"Okuma yazması bile olmayan bir köylü çocuğuydu Basil. Roma İmparatorluğu onunla yücelmeye başladı. İnanılmaz bir refah düzeyine erişti. Muhteşem medeniyet kurdu" diyor, Üstat Radi Dikici ve onun öyküsünü anlatmaya devam ediyor..
***
İmparator I. Basil, oğlunu kaybettikten sonra geride ilk eşi Maria'dan iki, İngerina'dan ise yedi çocuğu olmasına rağmen bir daha asla eskisi gibi olamadı. Bir köylü çocuğu olmasına rağmen, Bizans Rönasans'ını başlatan kişiydi.
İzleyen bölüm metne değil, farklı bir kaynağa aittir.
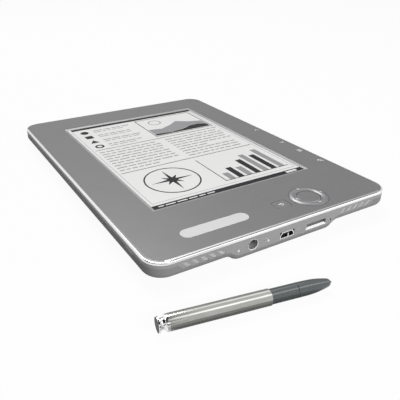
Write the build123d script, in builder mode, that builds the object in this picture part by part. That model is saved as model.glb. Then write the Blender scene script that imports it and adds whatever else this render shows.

Onun döneminde deprem nedeniyle çok büyük hasar gören Ayasofya ve Theodosius Surları'nın mükemmel şekilde onarılması dışında, 1 Mayıs 880 tarihinde tamamlanan Nea Ekklesia adıyla yaptırdığı kilise en az Ayasofya kadar muhteşemdi. (Ne yazık ki, bu kilise 1204 yılında Haçlıların Konstantinople'e ele geçirmesinden sonra baştan aşağı soyulmuş, Osmanlı döneminde mühimmat deposu olarak kullanıldığı sırada, bir patlama sonunda havaya uçmuştur.)
Refahın hızla artması nedeniyle kimse artık Amorian hanedanının son temsilcisi III. Mikail'i hatırlamıyordu bile. Pornai veya Tiyatro Sokağı'nda eğlenceler sabaha kadar devam ediyordu.